Как и Монтескьё, Арендт была вынуждена предположить, что у тотального террора имелся подземный поток, в котором лежали люди массового общества, ожидая на протяжении всего XIX века самоуничтожения в XX. Цивилизация и гуманность, отмечала она снова и снова, были мучительными подъемами, в то время как тотальный террор действовал на низких глубинах. Человечность требовала от людей смотреть дальше биологических инстинктов к еде, крову и воспроизводству рода и раскрывалась в художественных творениях (в противовес физиологическим реакциям) свободных людей. Природа человека, пишет она, «остается человеческой лишь постольку, поскольку она открывает человеку возможность стать чем-то совсем необычайным, чем человек и является». Но Освенцим и ГУЛАГ «показывают, что люди могут быть обращены в образцы человека-животного»44. Тотальный террор торжествовал, демонтируя великую и трудную работу цивилизации, разрушая века усилий во имя созданного и намеченного.
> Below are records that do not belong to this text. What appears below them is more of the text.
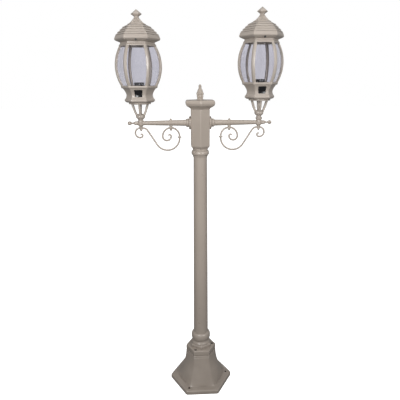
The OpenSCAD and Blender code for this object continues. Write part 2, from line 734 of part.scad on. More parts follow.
// Rounds the corners of a path, each by at most reach from its point
function soften(p, reach) = let (m = len(p) - 1) concat([p[0]],
    [for (i = [1:m - 1], t = [0:0.25:1]) let (
            back = p[i - 1] - p[i],
            on = p[i + 1] - p[i],
            a = p[i] + back * min(0.4, reach / norm(back)),
            b = p[i] + on * min(0.4, reach / norm(on)))
        (1 - t) * (1 - t) * a + 2 * t * (1 - t) * p[i] + t * t * b],
    [p[m]]);

// Rings of a round wire along a path that never runs along Y
function wire_rings(p, r, sides) = let (m = len(p) - 1) [for (i = [0:m]) let (
        t = p[min(i + 1, m)] - p[max(i - 1, 0)],
        s = cross([0, 1, 0], t) / norm(cross([0, 1, 0], t)),
        n = cross(t, s) / norm(t))
    [for (j = [0:sides - 1]) p[i] + r * (s * cos(360 * j / sides) + n * sin(360 * j / sides))]];

module lead(side) color(copper_red) on_side(side) {
    terminals = z_block + block_neck_h + block_chamfer_h + 28;
    side_y = clip_d / 2 + 1.6;
    skin(wire_rings(soften([[8, 15, terminals], [8, 15, z_arm - 12], [18, side_y, z_arm],
        [arm_reach - 24, side_y, z_arm], [arm_reach - 12, 0, z_arm], [arm_reach, 0, z_arm],
        [arm_reach, 0, z_foot + lift(side) + conduit_top - 1]], 5), 1.3, 8));
}

plinth();
base_cover();
base_screws();
base_bead();
column();
column_ring();
head_block();
head_cap();
post_finial();
tie_rod();
tie_nut();
terminal_block();
arm_locknuts();
clip_bolts();
stem_studs();
scroll_drops();
conduit_nuts();
right_stem_ring();
for (side = SIDES) {
    arm(side);
    arm_flange(side);
    arm_tip(side);
    scroll(side);
    lead(side);
    stem(side);
    conduit(side);
    bowl(side);
    window(side);
    cage(side);
    lamp_holder(side);
    roof(side);
    spire(side);
    hinge_pin(side);
    lock_screw(side);
    for (k = [1:6]) pane(side, k);
}
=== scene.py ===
import bpy
import bmesh
import json
import math
from mathutils import Matrix, Vector

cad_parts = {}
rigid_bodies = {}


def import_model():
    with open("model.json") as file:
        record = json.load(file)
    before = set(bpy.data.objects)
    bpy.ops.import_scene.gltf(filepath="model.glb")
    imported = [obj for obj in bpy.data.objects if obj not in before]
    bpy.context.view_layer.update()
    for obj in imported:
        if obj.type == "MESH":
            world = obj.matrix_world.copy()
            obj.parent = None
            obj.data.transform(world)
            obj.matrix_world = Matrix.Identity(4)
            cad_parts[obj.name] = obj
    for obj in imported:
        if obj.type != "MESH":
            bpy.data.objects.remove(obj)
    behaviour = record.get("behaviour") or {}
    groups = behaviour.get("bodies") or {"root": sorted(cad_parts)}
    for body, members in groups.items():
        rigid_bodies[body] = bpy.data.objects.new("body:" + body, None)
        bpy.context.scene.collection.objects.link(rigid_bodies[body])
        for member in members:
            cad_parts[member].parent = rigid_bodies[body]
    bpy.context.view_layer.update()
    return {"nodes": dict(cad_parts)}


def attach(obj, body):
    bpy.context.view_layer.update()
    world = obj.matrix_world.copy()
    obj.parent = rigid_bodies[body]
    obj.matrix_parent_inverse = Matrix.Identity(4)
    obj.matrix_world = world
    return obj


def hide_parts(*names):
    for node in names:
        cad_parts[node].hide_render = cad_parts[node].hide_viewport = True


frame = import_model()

mm = 0.001
scene = bpy.context.scene
print("frame loaded")


# finishes: every one is a node tree on Object coordinates

def newMaterial(name):
    mat = bpy.data.materials.new(name)
    mat.use_nodes = True
    tree = mat.node_tree
    shader = tree.nodes["Principled BSDF"]
    where = tree.nodes.new("ShaderNodeTexCoord").outputs["Object"]
    return mat, tree, shader, where


def feed(tree, socket, value):
    if isinstance(value, bpy.types.NodeSocket):
        tree.links.new(value, socket)
    else:
        socket.default_value = value


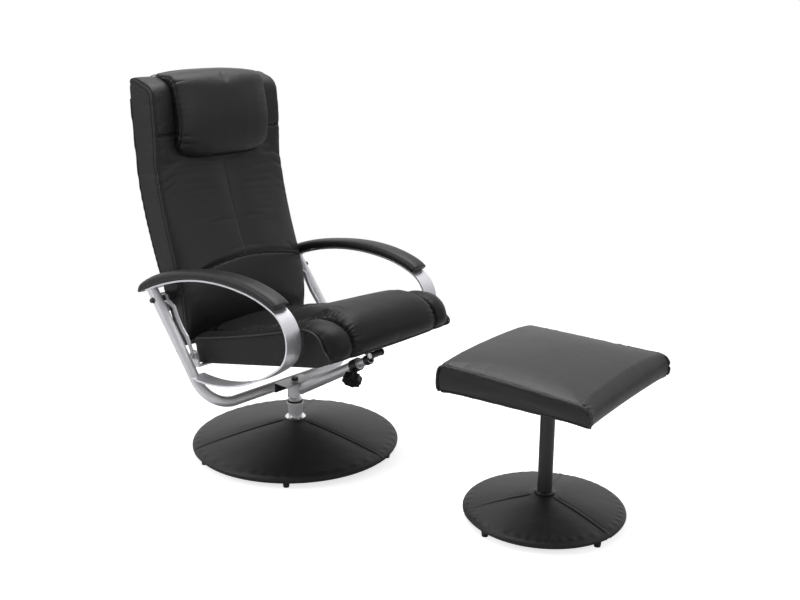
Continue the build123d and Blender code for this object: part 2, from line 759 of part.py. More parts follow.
# Seat: side outlines in the seat's own directions, forward along its sole and up from it
seat_slope = radians(seat_angle)
seat_run = Vector(0, -cos(seat_slope), sin(seat_slope))
seat_up = Vector(0, sin(seat_slope), cos(seat_slope))
seat_root = Vector(0, seat_rear, seat_rear_height)
heel_back = seat_rear - heel_inset
heel_height = seat_rear_height + heel_lift


def seat_plane(station):
    """Upright plane along the seat at a distance from the chair's middle."""
    return Plane(origin=seat_root + Vector(station, 0, 0), x_dir=seat_run, z_dir=(-1, 0, 0))


def seat_place(point):
    """A point of the chair's side view in the seat's own directions."""
    away = Vector(0, point.Y, point.Z) - seat_root
    return away.dot(seat_run), away.dot(seat_up)


def sole_plane(rise):
    """Plane parallel to the seat's sole, its y direction pointing forward."""
    return Plane(origin=seat_root + seat_up * rise, x_dir=(-1, 0, 0), z_dir=seat_up)


def seat_outline(lift_share, reach_share):
    """Side outline of the seat cushion at one station."""
    lift = seat_panel_lift * lift_share
    reach = seat_nose_reach * reach_share
    rear_top = (seat_rear_lean * lift_share, seat_rear_rise + lift)
    mid_top = (seat_crest / 2, (seat_rear_rise + seat_front_rise) / 2 + lift + seat_camber)
    crest = (seat_crest, seat_front_rise + lift)
    shoulder = (seat_crest + (seat_sole + reach - seat_crest) * shoulder_run_share,
                seat_nose_rise + (seat_front_rise + lift - seat_nose_rise) * shoulder_rise_share)
    nose = (seat_sole + reach, seat_nose_rise)
    chin = (seat_sole + reach * chin_run_share, seat_nose_rise * chin_rise_share)
    with BuildSketch() as outline:
        with BuildLine():
            Line((0, 0), rear_top)
            ThreePointArc(rear_top, mid_top, crest)
            ThreePointArc(crest, shoulder, nose)
            ThreePointArc(nose, chin, (seat_sole, 0))
            Line((seat_sole, 0), (0, 0))
        make_face()
    return outline.sketch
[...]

Хотя тотальный террор не был, строго говоря, естественным45, он был союзником идеологической концепции естественного, но он стал побратимом естественного, паразитируя на желаниях людей погрузиться в безличные ритмы и течения природы. Как мы увидим, Арендт надеялась, что борьба с террором станет великим, сверхъестественным проектом обновленного человечества. Но, учитывая ее концепцию родства тотального террора, была ли ее рекомендация чем-то большим, чем рукопожатия в разгар бури? Хотя Монтескьё заложил основы для изучения тотального террора Арендт, ее анализ политики тотального террора был бы, при первом взгляде, настолько озадачивающим для него, как и ее анализ идеологии — для Гоббса. Деспот У Монтескьё был тираном старой школы, Калигулой вожделения и садизма, печать которого ощущалась во всем обществе. Несмотря на жестокости деспота, налицо был довольно стандартный набор преступлений, вполне доступный пониманию каждого, знакомого с семью смертными грехами. Террор был инструментом его удовольствия, удовлетворяющим его огромный аппетит к насилию и гарантирующим, что он получит то, что хочет. Но, несмотря на всю его порочность, отбрасываемая им тень, как ни странно, обнадеживала и утешала, так как она означала, что по крайней мере один человек приложил руку к созданию мира, в котором страдают столь многие. Персональная идентичность его жертв могла быть утеряна, но его — оставалась.